The first path to avoid is confusing knowledge and studying with learning. We all have our own ways of learning and there’s no one-size-fits-all approach. Most of us assume that learning is limited to reading a book or article, attending formal training or taking online courses. 

While reading and courses are part of learning, they are not enough, and definitely not transformational for the individual or for the organisation seeking to drive change. While training and periodic events are meant to deepen your organisation’s knowledge pool, learning actually involves things we do every single day and it is continuous.

Once we recognise these facts, we can embark on the path toward nurturing transformational learners instead. A transformational learner is someone who has the mindset and tools to acquire new knowledge, behaviours, skills and values, or modify existing ones, and then apply what they have learned through concrete action in real-life situations.

In short, you must have the mindset and drive to act on those things you have learned, whether it was during training courses, from reading or through other activities.

The second path to avoid is the continuous use of traditional learning and development as your primary weapon to address the future. Traditional learning may still be at the core of what most educational institutions offer but it is clearly not enough.

Given the ubiquity of technology and ease of access to information of all kinds, people’s attention spans are getting shorter and ensuring retention is becoming tougher. In this context, one-off or scheduled traditional learning sessions cannot be sustainable. 

Instead, you need to build a more dynamic platform and community for all your employees. Learning doesn’t have to be done in one single way anymore, nor should it be. We can’t just read something and expect that we’ve learned everything we need to know. We need to apply it to our work or may even have to return for training to refresh our memories. The point of creating a dynamic platform and community is to support continuous learning.

The last path to avoid is to use traditional evaluation methods to determine the effectiveness of learning in your organisation. Just as methods of learning can no longer rely on traditional ways, evaluating how your people have absorbed knowledge cannot take the traditional route.

Traditional evaluation methods such as pre- and post-training assessments or satisfaction surveys are no longer useful in my experience. They are helpful up to a point but they don’t really give us a deeper understanding of whether the learning was useful for our people.

Instead, track your transformation in more creative ways. Free yourself from the mindset that says “the person with the highest score is the most competent”, as each individual has his or her own strengths and motivations. 

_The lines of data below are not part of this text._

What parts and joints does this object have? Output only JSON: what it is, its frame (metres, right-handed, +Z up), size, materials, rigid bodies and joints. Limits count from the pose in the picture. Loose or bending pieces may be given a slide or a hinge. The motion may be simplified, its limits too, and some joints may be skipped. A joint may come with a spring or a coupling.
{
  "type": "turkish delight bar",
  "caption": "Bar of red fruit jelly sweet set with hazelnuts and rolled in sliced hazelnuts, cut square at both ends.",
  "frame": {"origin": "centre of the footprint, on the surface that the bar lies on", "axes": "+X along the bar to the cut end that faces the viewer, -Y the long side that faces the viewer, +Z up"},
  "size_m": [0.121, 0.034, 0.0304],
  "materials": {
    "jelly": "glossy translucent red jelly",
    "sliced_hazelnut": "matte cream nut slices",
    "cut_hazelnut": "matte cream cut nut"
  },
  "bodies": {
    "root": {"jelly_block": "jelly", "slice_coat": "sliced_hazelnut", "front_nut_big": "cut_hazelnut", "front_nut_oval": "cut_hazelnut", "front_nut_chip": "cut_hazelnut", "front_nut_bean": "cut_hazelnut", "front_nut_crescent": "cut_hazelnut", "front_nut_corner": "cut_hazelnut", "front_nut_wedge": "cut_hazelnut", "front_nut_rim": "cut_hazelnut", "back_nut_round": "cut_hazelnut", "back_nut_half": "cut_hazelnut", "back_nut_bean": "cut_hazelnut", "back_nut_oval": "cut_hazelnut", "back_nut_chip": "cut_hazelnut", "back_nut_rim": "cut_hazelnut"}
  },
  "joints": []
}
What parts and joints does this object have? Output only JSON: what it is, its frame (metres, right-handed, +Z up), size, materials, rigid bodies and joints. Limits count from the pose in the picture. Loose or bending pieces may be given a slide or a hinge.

Learning is really supposed to be a continuous process of attaining knowledge and applying it. There are so many different ways to approach learning, as each individual has different approaches that work for him or her.

As business leaders, we must be able to nurture continuous learning. But we must also be able to ensure our people have access to the tools to do so, when and how they like. Then we can say that we are truly on the path to transformational learning.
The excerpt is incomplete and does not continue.